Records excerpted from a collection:
====================

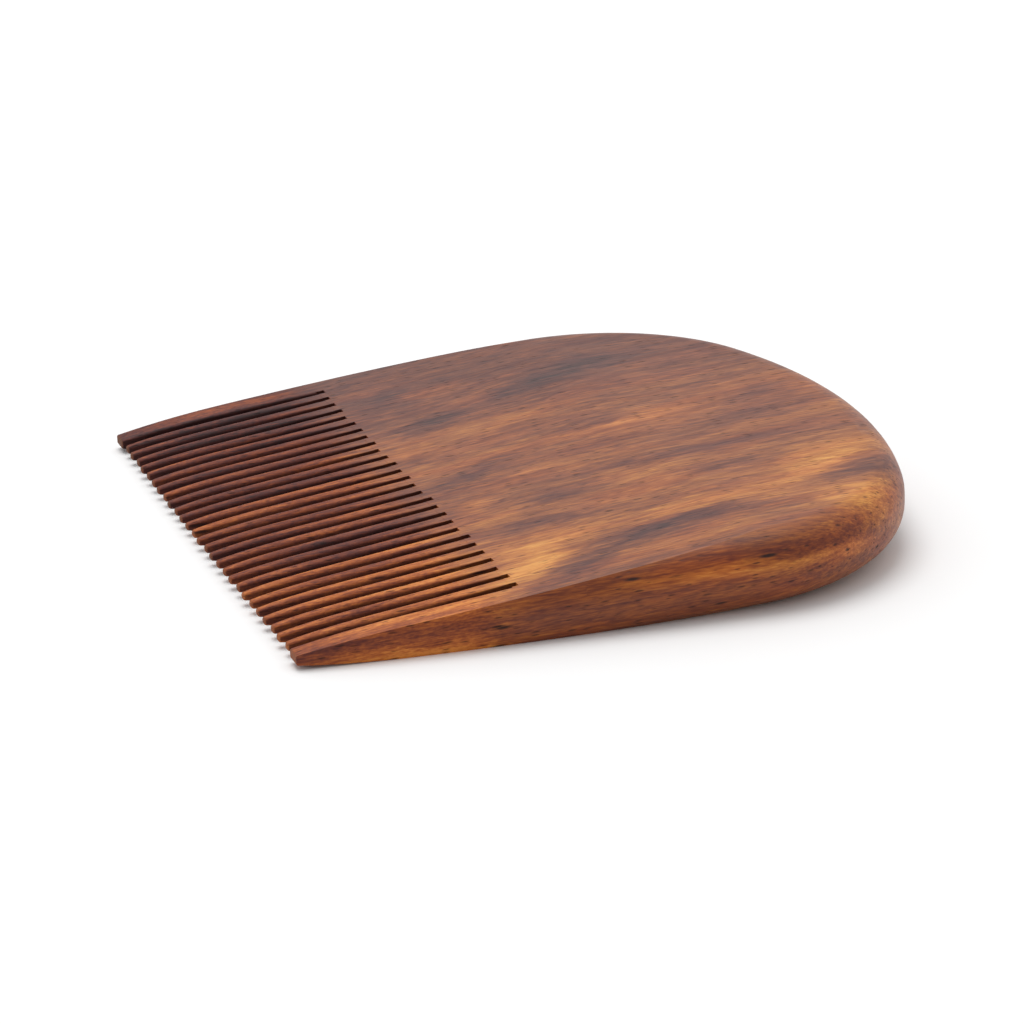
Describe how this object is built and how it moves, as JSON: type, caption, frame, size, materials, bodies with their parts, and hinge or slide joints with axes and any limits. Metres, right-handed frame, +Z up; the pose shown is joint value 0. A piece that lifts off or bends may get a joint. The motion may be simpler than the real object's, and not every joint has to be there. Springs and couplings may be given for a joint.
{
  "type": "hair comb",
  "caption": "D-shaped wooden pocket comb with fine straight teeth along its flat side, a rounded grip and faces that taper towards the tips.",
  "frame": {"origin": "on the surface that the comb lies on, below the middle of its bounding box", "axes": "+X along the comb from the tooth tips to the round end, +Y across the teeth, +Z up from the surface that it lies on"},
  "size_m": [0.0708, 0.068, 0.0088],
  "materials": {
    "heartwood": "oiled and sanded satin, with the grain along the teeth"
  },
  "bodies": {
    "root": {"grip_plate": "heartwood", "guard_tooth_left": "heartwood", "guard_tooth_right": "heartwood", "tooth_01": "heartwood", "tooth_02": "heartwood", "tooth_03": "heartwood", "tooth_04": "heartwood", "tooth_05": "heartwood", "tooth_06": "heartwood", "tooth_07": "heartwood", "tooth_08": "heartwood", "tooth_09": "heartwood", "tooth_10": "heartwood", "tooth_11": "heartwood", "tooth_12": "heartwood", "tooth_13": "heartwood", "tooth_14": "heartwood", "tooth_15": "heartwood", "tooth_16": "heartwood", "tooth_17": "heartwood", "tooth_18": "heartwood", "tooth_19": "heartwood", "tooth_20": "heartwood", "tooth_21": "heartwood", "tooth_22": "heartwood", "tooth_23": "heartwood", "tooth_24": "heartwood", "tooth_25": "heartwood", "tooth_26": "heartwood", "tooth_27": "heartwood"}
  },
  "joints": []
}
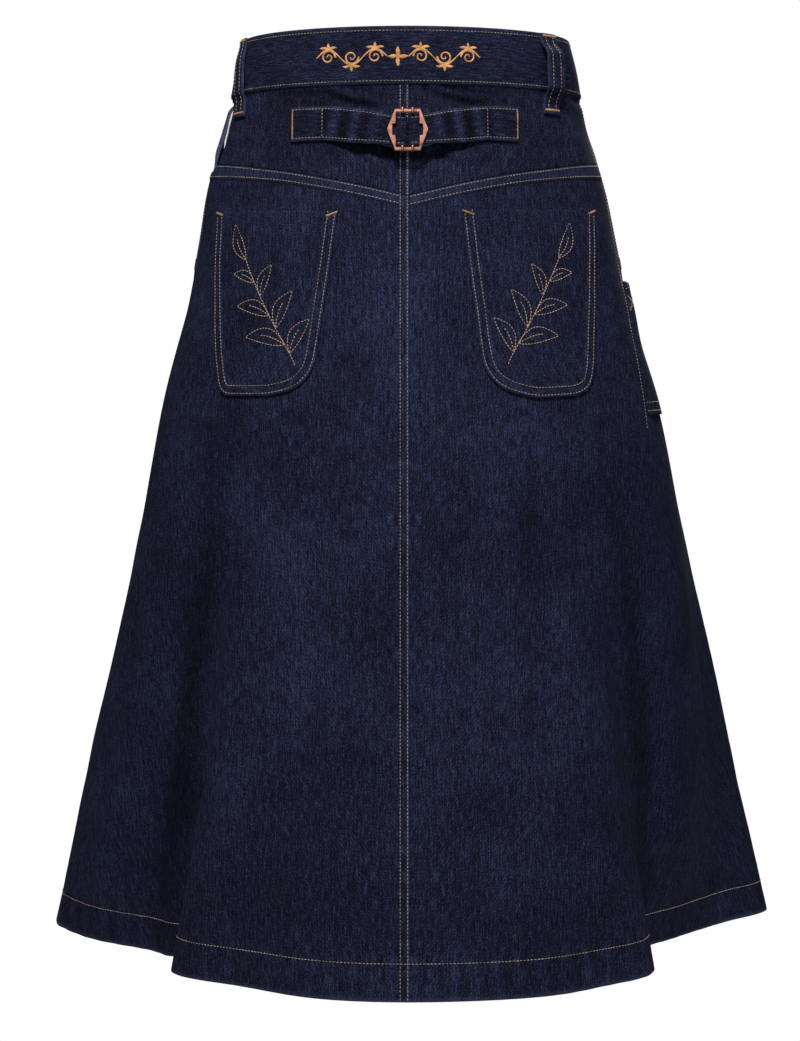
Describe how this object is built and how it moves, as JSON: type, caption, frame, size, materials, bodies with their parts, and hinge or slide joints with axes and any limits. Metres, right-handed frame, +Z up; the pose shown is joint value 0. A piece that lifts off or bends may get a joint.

====================

§ **Task details**
Output all of the data again. Match it exactly.

§ **Exercise answer**
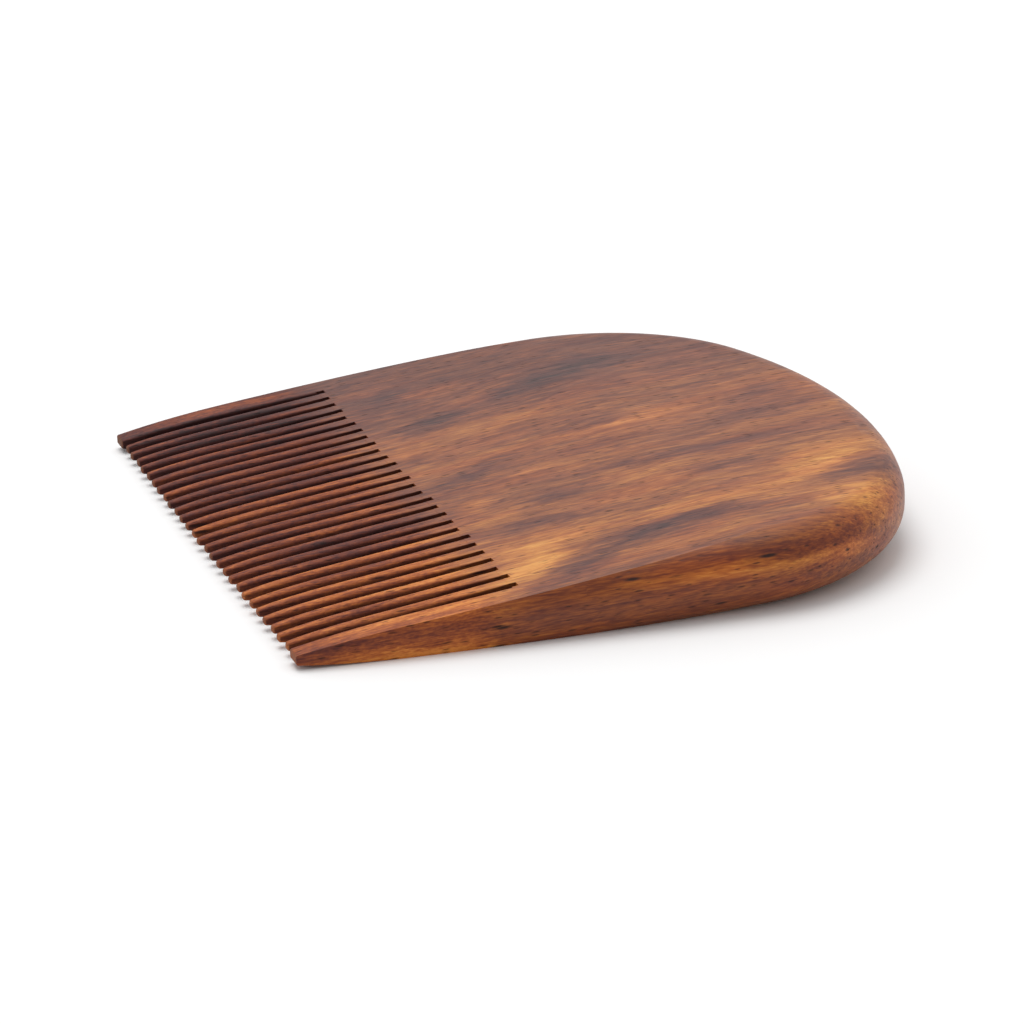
Describe how this object is built and how it moves, as JSON: type, caption, frame, size, materials, bodies with their parts, and hinge or slide joints with axes and any limits. Metres, right-handed frame, +Z up; the pose shown is joint value 0. A piece that lifts off or bends may get a joint. The motion may be simpler than the real object's, and not every joint has to be there. Springs and couplings may be given for a joint.
{
  "type": "hair comb",
  "caption": "D-shaped wooden pocket comb with fine straight teeth along its flat side, a rounded grip and faces that taper towards the tips.",
  "frame": {"origin": "on the surface that the comb lies on, below the middle of its bounding box", "axes": "+X along the comb from the tooth tips to the round end, +Y across the teeth, +Z up from the surface that it lies on"},
  "size_m": [0.0708, 0.068, 0.0088],
  "materials": {
    "heartwood": "oiled and sanded satin, with the grain along the teeth"
  },
  "bodies": {
    "root": {"grip_plate": "heartwood", "guard_tooth_left": "heartwood", "guard_tooth_right": "heartwood", "tooth_01": "heartwood", "tooth_02": "heartwood", "tooth_03": "heartwood", "tooth_04": "heartwood", "tooth_05": "heartwood", "tooth_06": "heartwood", "tooth_07": "heartwood", "tooth_08": "heartwood", "tooth_09": "heartwood", "tooth_10": "heartwood", "tooth_11": "heartwood", "tooth_12": "heartwood", "tooth_13": "heartwood", "tooth_14": "heartwood", "tooth_15": "heartwood", "tooth_16": "heartwood", "tooth_17": "heartwood", "tooth_18": "heartwood", "tooth_19": "heartwood", "tooth_20": "heartwood", "tooth_21": "heartwood", "tooth_22": "heartwood", "tooth_23": "heartwood", "tooth_24": "heartwood", "tooth_25": "heartwood", "tooth_26": "heartwood", "tooth_27": "heartwood"}
  },
  "joints": []
}
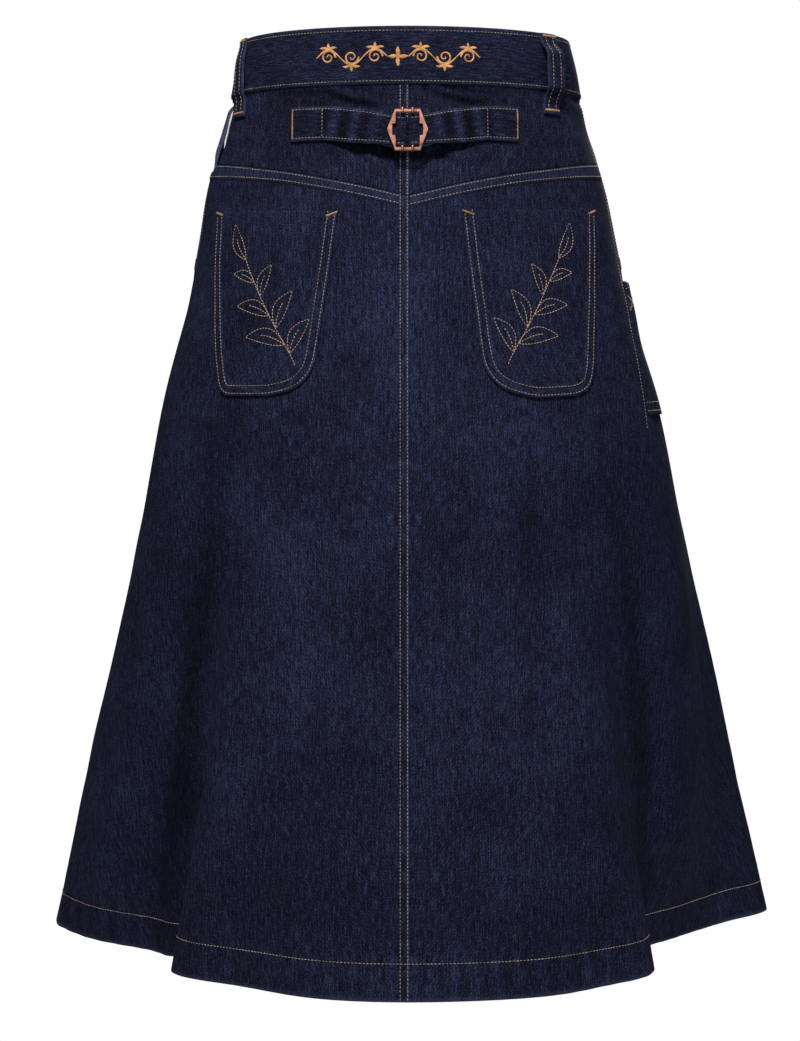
Describe how this object is built and how it moves, as JSON: type, caption, frame, size, materials, bodies with their parts, and hinge or slide joints with axes and any limits. Metres, right-handed frame, +Z up; the pose shown is joint value 0. A piece that lifts off or bends may get a joint.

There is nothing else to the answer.